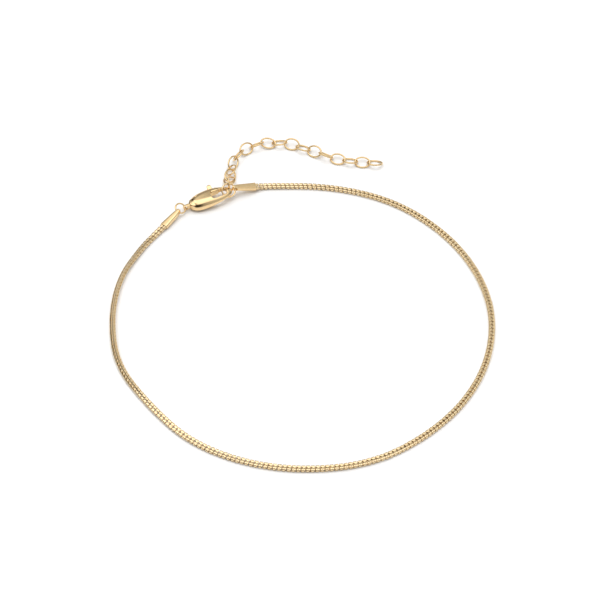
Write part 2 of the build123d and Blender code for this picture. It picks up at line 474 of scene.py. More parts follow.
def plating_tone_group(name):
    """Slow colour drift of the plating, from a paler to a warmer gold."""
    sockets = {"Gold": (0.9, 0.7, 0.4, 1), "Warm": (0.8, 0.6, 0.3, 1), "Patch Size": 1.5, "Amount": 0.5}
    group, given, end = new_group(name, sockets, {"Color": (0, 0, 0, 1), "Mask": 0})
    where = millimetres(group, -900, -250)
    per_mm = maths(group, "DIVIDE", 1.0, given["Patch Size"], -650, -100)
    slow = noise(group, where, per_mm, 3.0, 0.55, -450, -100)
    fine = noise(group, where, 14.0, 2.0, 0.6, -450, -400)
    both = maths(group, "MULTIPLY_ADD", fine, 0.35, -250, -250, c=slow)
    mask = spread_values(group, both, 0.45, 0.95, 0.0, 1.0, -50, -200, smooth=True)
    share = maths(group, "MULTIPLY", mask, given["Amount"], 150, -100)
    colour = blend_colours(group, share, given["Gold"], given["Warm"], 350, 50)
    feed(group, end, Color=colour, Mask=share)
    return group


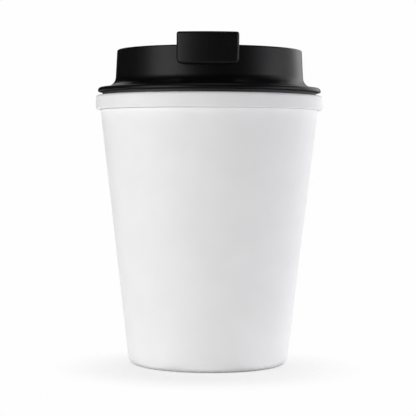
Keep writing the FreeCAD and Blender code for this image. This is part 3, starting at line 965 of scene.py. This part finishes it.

════════════════

*Task to complete*
Write out every entry again exactly, please, with nothing missing.

*Response to the exercise*
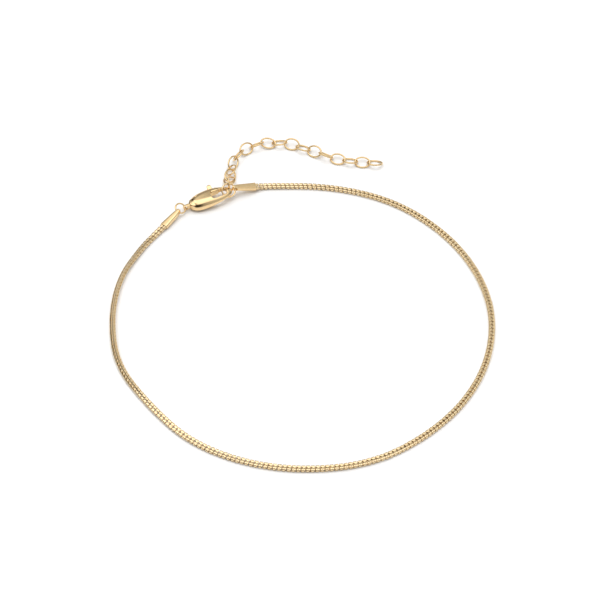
Write part 2 of the build123d and Blender code for this picture. It picks up at line 474 of scene.py. More parts follow.
def plating_tone_group(name):
    """Slow colour drift of the plating, from a paler to a warmer gold."""
    sockets = {"Gold": (0.9, 0.7, 0.4, 1), "Warm": (0.8, 0.6, 0.3, 1), "Patch Size": 1.5, "Amount": 0.5}
    group, given, end = new_group(name, sockets, {"Color": (0, 0, 0, 1), "Mask": 0})
    where = millimetres(group, -900, -250)
    per_mm = maths(group, "DIVIDE", 1.0, given["Patch Size"], -650, -100)
    slow = noise(group, where, per_mm, 3.0, 0.55, -450, -100)
    fine = noise(group, where, 14.0, 2.0, 0.6, -450, -400)
    both = maths(group, "MULTIPLY_ADD", fine, 0.35, -250, -250, c=slow)
    mask = spread_values(group, both, 0.45, 0.95, 0.0, 1.0, -50, -200, smooth=True)
    share = maths(group, "MULTIPLY", mask, given["Amount"], 150, -100)
    colour = blend_colours(group, share, given["Gold"], given["Warm"], 350, 50)
    feed(group, end, Color=colour, Mask=share)
    return group


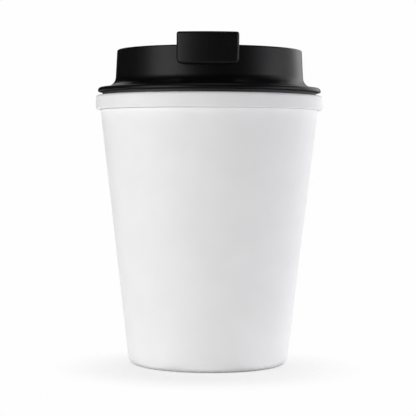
Keep writing the FreeCAD and Blender code for this image. This is part 3, starting at line 965 of scene.py. This part finishes it.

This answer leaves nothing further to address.